Papa Francesco è un elemento di rottura in tutto ciò. Ha superato le barriere del preconcetto? Se sì, perché ritiene che subisca critiche a riguardo perfino dagli stessi fedeli cristiani?

«Bergoglio ha fatto un grande lavoro, gli viene riconosciuto in modo univoco. I passi fatti verso l’Islam e le altre religioni gli hanno garantito il rispetto di tutti. La vera novità che ha introdotto è stata la parola “inclusione” e a qualcuno dà fastidio».

Che idea si è fatto dei Talebani e di quanto accade nuovamente in Afghanistan?

«Vale il discorso fatto sopra. Sono persone armate politicamente, in questo caso dal Pakistan e dei suoi servizi segreti. Io sposo le parole di Gino Strada e di Emergency: non servivano vent’anni per annunciare il ritiro delle truppe americane. Ciò che va male adesso, andava male anche prima. Soltanto che la propaganda diceva altro».

Nella cultura musulmana il lancio di una scarpa è un’offesa enorme. Ne lancerebbe una verso un terrorista islamico?

«Non una scarpa, per i terroristi c’è solo il carcere a vita come rimedio».

Islam e donne, quanto c’è da fare secondo lei?

«Culturalmente va fatto tantissimo per cambiare la situazione, sia a livello di istruzione che di diritti. Agirei con cautela senza obbligare nessuno, perché viceversa la donna diventerebbe un oggetto da brandire a secondo le mode. L’esempio lampante è la Francia: non si può andare a scuola con il velo, è stata un’imposizione. C’è chi vorrebbe indossarlo spontaneamente e non può».
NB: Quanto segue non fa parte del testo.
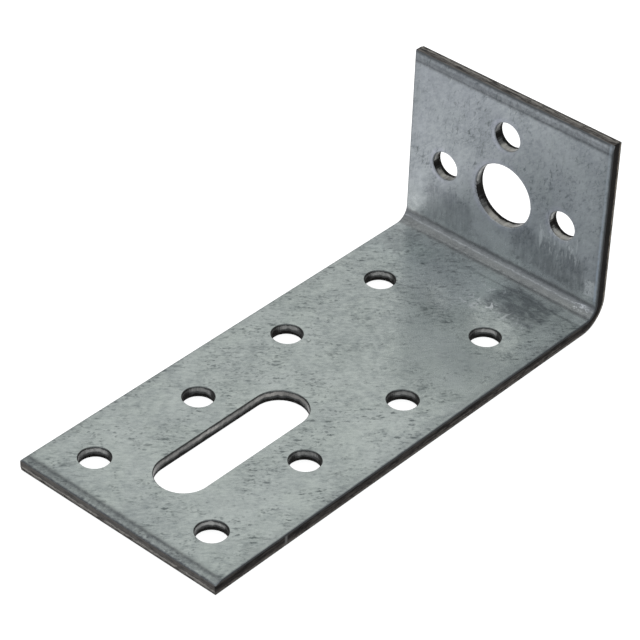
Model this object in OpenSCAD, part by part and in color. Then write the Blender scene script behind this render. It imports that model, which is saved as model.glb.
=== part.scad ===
// Angle bracket: one strip of zinc coated sheet steel, pierced flat and then
// folded once. The long leg lies flat, the short leg stands up at the heel.

/* [Sheet] */
// Thickness of the sheet
sheet_t = 2.0; // [1.2:0.1:3]
// Width of the strip
width = 40; // [34:0.5:60]
// Inside radius of the fold
inside_r = 2.3; // [1:0.1:4]
// Outside radius of the fold, larger than the inside one and the sheet need,
// because the punch thins the sheet there
outside_r = 5.0; // [4:0.1:6]

/* [Legs] */
// Length of the flat leg, from the back of the upright to the free end
long_leg = 90; // [84:0.5:140]
// Height of the upright, from the underside
upright_h = 34.5; // [32:0.5:60]

/* [Screw holes] */
// Diameter of every screw hole
screw_d = 5.0; // [3:0.1:6]
// How far all the piercing sits to one side of the strip's middle
pierce_shift = -0.4; // [-1:0.1:1]
// From the free end to the first pair of holes
first_row = 8.0; // [5.5:0.1:12]
// Step from one pair of holes to the next
row_step = 21.2; // [14:0.1:23]
// Number of pairs along the flat leg
row_count = 4; // [2:1:4]
// Spacing of the wide pairs: the first, the third and so on
wide_pair = 24.0; // [22:0.1:27]
// Spacing of the narrow pairs between them
narrow_pair = 22.0; // [20:0.1:27]

/* [Slot] */
// Width of the slot
slot_w = 9.0; // [5:0.1:12]
// Length of the slot over its round ends
slot_len = 30.1; // [15:0.1:50]
// From the free end to the slot
slot_margin = 10.1; // [4:0.1:16]

/* [Upright holes] */
// Diameter of the middle hole
middle_d = 11.2; // [6:0.1:14]
// Height of the middle hole and of the two screw holes beside it
middle_h = 15.6; // [14:0.1:16]
// Spacing of the two screw holes beside the middle hole
side_pair = 24.1; // [21.5:0.1:27]
// Height of the top screw hole
top_hole_h = 26.8; // [25.5:0.1:28]

/* [Cut edges] */
// Radius of the rolled rim where the punch went in
hole_roll = 0.25; // [0.1:0.05:0.4]
// Depth of the torn zone where the slug broke out
tear_depth = 0.6; // [0.2:0.05:0.7]
// How much wider the torn zone is at its mouth
tear_flare = 0.1; // [0.02:0.01:0.2]
// Radius of the rolled arris along the slit edges
arris_roll = 0.3; // [0.1:0.05:0.5]
// Width of the pulled-down band at the two sheared ends
shear_band = 1.4; // [0.6:0.1:2]
// Radius of the curve of that band
shear_roll = 8.0; // [6:0.5:16]

/* [Hidden] */

// Fine enough for a smooth preview
$fn = 96;
// How far the cutters reach past the sheet
past = 1.0;
// The same for the cutters that follow the fold, where the inside is tight
arris_reach = 0.5;
// Angle at which each rolled surface meets the flat face
roll_entry_angle = 20;
band_entry_angle = 4;

inside_centre = sheet_t + inside_r;
row_x = [for (i = [0 : row_count - 1]) long_leg - first_row - i * row_step];
slot_r = slot_w / 2;
slot_far_x = long_leg - slot_margin - slot_r;
slot_near_x = long_leg - slot_margin - slot_len + slot_r;
roll_depth = hole_roll * cos(roll_entry_angle);
arris_depth = arris_roll * cos(roll_entry_angle);
band_offset = shear_roll * sin(band_entry_angle);
band_centre_depth = shear_roll * cos(band_entry_angle);

// Side view of the folded strip: X along the flat leg, Y up. Both corners of the
// fold are round, each about its own centre.
module strip_profile() {
    difference() {
        square([long_leg, upright_h]);
        heel_corner(0, outside_r);
        difference() {
            translate([sheet_t, sheet_t])
                square([long_leg, upright_h]);
            heel_corner(sheet_t, inside_r);
        }
    }
}

// The sharp bit of a corner at (at, at) that a round of radius r leaves over.
module heel_corner(at, r) {
    difference() {
        translate([at, at])
            square(r);
        translate([at + r, at + r])
            circle(r);
    }
}

module folded_strip() {
    rotate([90, 0, 0])
        linear_extrude(width, center = true)
            strip_profile();
}

// Carries a cutter's section along one face of the strip: the flat leg, the fold
// and the upright. The section's X is the depth from the outer face, its Y runs
// across the strip. The fold's part turns about (centre, centre).
module along_strip(centre) {
    translate([long_leg + past, 0, 0])
        rotate([0, -90, 0])
            linear_extrude(long_leg + past - centre)
                children();
    translate([0, 0, centre])
        linear_extrude(upright_h + past - centre)
            children();
    translate([centre, 0, centre])
        rotate([90, 0, 0])
            rotate([0, 0, 180])
                rotate_extrude(angle = 90)
                    translate([centre, 0])
                        mirror([1, 0])
                            children();
}

// What the slitting rolls off the inner arris at +Y.
module rolled_arris_section() {
    translate([sheet_t - arris_depth, width / 2 - arris_roll])
        difference() {
            square([arris_depth + arris_reach, arris_roll + past]);
            circle(arris_roll);
        }
}

// What breaks away from the outer arris at +Y.
module torn_arris_section() {
    polygon([
        [-arris_reach, width / 2 - tear_flare - tear_flare * arris_reach / tear_depth],
        [tear_depth, width / 2],
        [tear_depth, width / 2 + past],
        [-arris_reach, width / 2 + past]
    ]);
}

// Mirrors a section across the strip, so that both slit edges are cut.
module both_edges() {
    children();
    mirror([0, 1])
        children();
}

module slit_edges() {
    along_strip(inside_centre)
        both_edges()
            rolled_arris_section();
    along_strip(outside_r)
        both_edges()
            torn_arris_section();
}

// What a shear takes off an end, seen along the cut. X points out past the end,
// Y is the depth from the outer face. The inner side is pulled down in a long
// curve and the outer side is torn back.
module end_trim_profile() {
    difference() {
        translate([-shear_band, sheet_t - shear_roll / 2])
            square([shear_band + past, shear_roll / 2 + past]);
        translate([-shear_band - band_offset, sheet_t - band_centre_depth])
            circle(shear_roll);
    }
    polygon([
        [-tear_flare - tear_flare * past / tear_depth, -past],
        [0, tear_depth],
        [past, tear_depth],
        [past, -past]
    ]);
}

// Carries that profile across the width of an end.
module end_trim() {
    rotate([90, 0, 0])
        linear_extrude(width + 2 * past, center = true)
            end_trim_profile();
}

// Half profile of a pierced hole of radius r, from the outer face at Y = 0 to
// the inner one: torn mouth, straight wall, rolled rim.
module pierced_half(r) {
    polygon([
        [0, -past],
        [r + tear_flare + tear_flare * past / tear_depth, -past],
        [r, tear_depth],
        [r, sheet_t - roll_depth],
        [0, sheet_t - roll_depth]
    ]);
    difference() {
        translate([0, sheet_t - roll_depth])
            square([r + hole_roll, roll_depth + past]);
        translate([r + hole_roll, sheet_t - roll_depth])
            circle(hole_roll);
    }
}

// A round hole pierced along +Z, with its rolled rim at the top.
module pierced_hole(r) {
    rotate_extrude()
        pierced_half(r);
}

// A slot pierced along +Z between two centres on the X axis.
module pierced_slot(r, near_x, far_x) {
    translate([near_x, 0, 0])
        rotate([0, 0, 90])
            rotate_extrude(angle = 180)
                pierced_half(r);
    translate([far_x, 0, 0])
        rotate([0, 0, -90])
            rotate_extrude(angle = 180)
                pierced_half(r);
    translate([near_x, 0, 0])
        rotate([90, 0, 90])
            linear_extrude(far_x - near_x) {
                pierced_half(r);
                mirror([1, 0])
                    pierced_half(r);
            }
}

// Turns a hole that is pierced along +Z so that it goes through the upright.
module in_upright(y, z) {
    translate([0, y, z])
        rotate([0, 90, 0])
            children();
}

module flat_leg_holes() {
    for (i = [0 : row_count - 1])
        for (side = [-1, 1])
            translate([row_x[i], pierce_shift + side * pair_spacing(i) / 2, 0])
                pierced_hole(screw_d / 2);
}

function pair_spacing(i) = i % 2 == 0 ? wide_pair : narrow_pair;

module upright_holes() {
    in_upright(pierce_shift, middle_h)
        pierced_hole(middle_d / 2);
    for (side = [-1, 1])
        in_upright(pierce_shift + side * side_pair / 2, middle_h)
            pierced_hole(screw_d / 2);
    in_upright(pierce_shift, top_hole_h)
        pierced_hole(screw_d / 2);
}

// The whole bracket, moved so that the origin lies under its middle.
module bracket() {
    color([0.66, 0.69, 0.68])
        translate([-long_leg / 2, 0, 0])
            difference() {
                folded_strip();
                slit_edges();
                translate([long_leg, 0, 0])
                    end_trim();
                translate([0, 0, upright_h])
                    rotate([0, -90, 0])
                        mirror([0, 0, 1])
                            end_trim();
                flat_leg_holes();
                translate([0, pierce_shift, 0])
                    pierced_slot(slot_r, slot_near_x, slot_far_x);
                upright_holes();
            }
}

bracket();
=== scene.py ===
"""Looks of a folded angle bracket: its zinc coat, dark cut edges, studio light and the photograph's view."""

from __future__ import annotations

import logging
import math
from dataclasses import dataclass
from enum import Enum
from typing import Optional, Sequence, Union

import bpy
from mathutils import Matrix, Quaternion, Vector


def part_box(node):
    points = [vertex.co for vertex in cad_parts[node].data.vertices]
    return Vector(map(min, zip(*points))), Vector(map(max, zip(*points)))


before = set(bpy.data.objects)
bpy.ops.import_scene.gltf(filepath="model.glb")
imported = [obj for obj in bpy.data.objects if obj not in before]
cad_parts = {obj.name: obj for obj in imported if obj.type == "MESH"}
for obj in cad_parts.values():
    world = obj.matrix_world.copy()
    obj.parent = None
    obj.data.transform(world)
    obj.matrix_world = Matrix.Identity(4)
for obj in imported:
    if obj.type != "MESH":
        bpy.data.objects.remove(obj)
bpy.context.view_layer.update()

MM = 0.001
LOG = logging.getLogger("angle_bracket")

Socket = bpy.types.NodeSocket
Feed = Union[Socket, float, int, Sequence[float]]
Colour = tuple[float, float, float]
Triple = tuple[float, float, float]
Pair = tuple[float, float]
Span = tuple[float, float]


class Sort(Enum):
    """What a group's socket carries."""

    NUMBER = "NodeSocketFloat"
    COLOUR = "NodeSocketColor"
    VECTOR = "NodeSocketVector"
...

Cosa sogna per i musulmani 20enni della Calabria?

«Che abbiano diritti sociali e soprattutto di studio. Se oggi una famiglia povera non può garantire un’adeguata alfabetizzazione ai propri figli, figurarsi una musulmana nelle medesime condizioni. L’uguaglianza di fondo, anche nei doveri, è il fine ultimo delle mie speranze e delle mie preghiere».